Instructions to follow
From the line with "Model this object" through the final line, please write out the listing exactly, including both of those lines.

Raw records
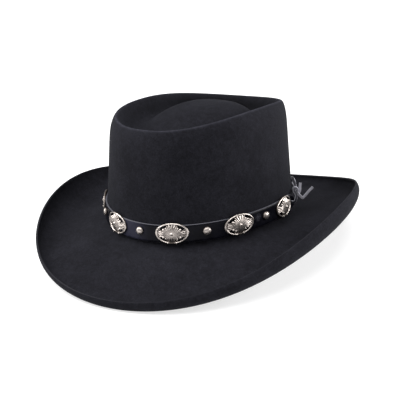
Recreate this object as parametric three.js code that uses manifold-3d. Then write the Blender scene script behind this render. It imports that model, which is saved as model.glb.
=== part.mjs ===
// Gambler hat of wool felt: a telescope crown and a curled brim in one piece of felt,
// a leather hat band with nine pierced conchos and eight studs, and a thong that ties it.
//
// Lengths are in millimetres. The front of the hat faces -Y and the wearer's left is +X.
// The angle round the head starts at the front and grows towards the wearer's left.
// Sizes are set out about the middle of the band, then the hat is set down on its brim.

import * as THREE from 'three';
import Module from 'manifold-3d';

const solids = await Module();
solids.setup();

const DEGREE = Math.PI / 180;
const TURN = 2 * Math.PI;

// Felt
const FELT_WALL = 2.2;
const FELT_COLUMNS = 60;
const REST_FLAT = 1.2;
const REST_STEP = 2 * DEGREE;
const REST_SEARCH = 20;
const REST_PASSES = 4;

// Oval of the head at the band, measured on the outside of the felt
const HEAD_HALF_LENGTH = 101.5;
const HEAD_HALF_WIDTH = 89;

// Lip: the raised ring round the top of the crown
const LIP_HALF_LENGTH = 92;
const LIP_HALF_WIDTH = 71.5;
const LIP_SQUARENESS = 2.3;
const LIP_BACK_SHIFT = 3.3;
const LIP_HEIGHT = { mean: 93.1, front: 0.5, saddle: -4.9, lean: 2.9 };

// Crease inside the lip, and the dome in the middle of it
const CREASE_DEPTH = 19;
const DOME_HEIGHT = 98;

// Brim: plan of the cut edge, its height at the four sides, and its curl
const BRIM_HALF_LENGTH = 174;
const BRIM_HALF_WIDTH = 151.5;
const BRIM_EGG = 0.04;
const EDGE_HEIGHT = { mean: -12.1, front: -12.9, saddle: -21.2, third: 0.9, fourth: 2.15, lean: 4.4, twist: -3 };
const CURL_HEIGHT = { mean: 15, front: -1.5, saddle: -8, fourth: 2.2, lean: 1.2, twist: 1 };
const CURL_REACH = 0.95;
const CURL_BULGE = { mean: 0.08, lean: 0.12 };
const BREAK_RADIUS = 5;

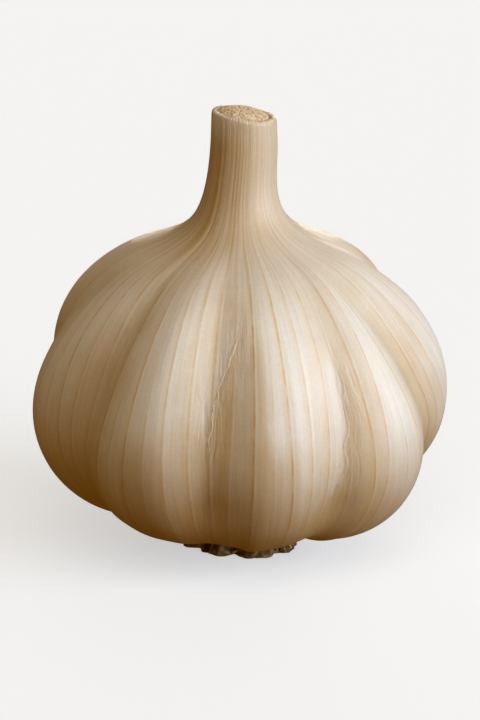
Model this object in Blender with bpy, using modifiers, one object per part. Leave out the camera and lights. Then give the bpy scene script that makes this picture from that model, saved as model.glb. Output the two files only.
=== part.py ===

Response below
Model this object in Blender with bpy, using modifiers, one object per part. Leave out the camera and lights. Then give the bpy scene script that makes this picture from that model, saved as model.glb. Output the two files only.
=== part.py ===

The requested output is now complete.